Chazal allude to this concept when they say that God is the “place” of the world. He contains the world, not the other way around. Chazal also teach us that there is nothing that has no place. To the extent that we understand that everything that exists only exists because it is from God, the Godliness is revealed. In the words of Chazal, God is the place of the world.
It really cannot be any other way. The world is simply a screen that hides God. It is not autonomous and can only exist because of the Godliness within. As the prophet Yeshayah teaches us, “אשכון את דכא/I will dwell with the downtrodden.” (Yeshayah 57:15) The world exists only because God dwells with it.
Friday, January 24, 2014
The Midrash[i] in our parasha states that God metes out justice to the nations of the world. The Midrash also states that He put the power to mete out justice in our hands as God told Moshe in the first pasuk of our parasha, “ואלה המשפטים אשר תשים לפניהם/And these are the laws that you will place before them.” (Shmos 21:1) The Hebrew word for law – משפט – also means justice. Does God dispense justice or is it dependent upon us?

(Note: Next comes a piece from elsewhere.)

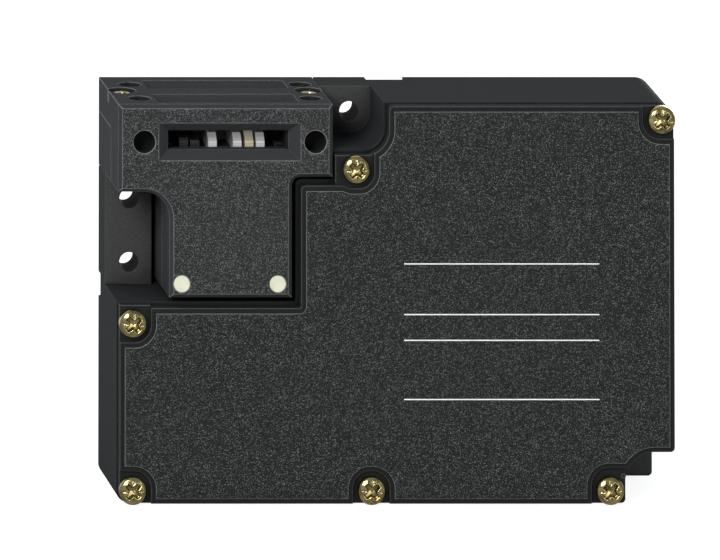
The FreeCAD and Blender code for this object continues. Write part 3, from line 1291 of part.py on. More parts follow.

The Sfas Emes explains that God wants to dispense justice and revenge upon the nations of the world with one caveat. We, the nation of Israel, must deserve good treatment. God will not treat us well undeservedly and deal with the nations of the world according to the strict letter of the law, so to speak. If He treats us well, even though we do not deserve it, He will not be strict with regard to the nations of the world.
This is the reason God told Moshe Rabbeinu, “... אשר תשים לפניהם/… that you will place before them.” God’s justice towards the nations of the world is dependent upon us.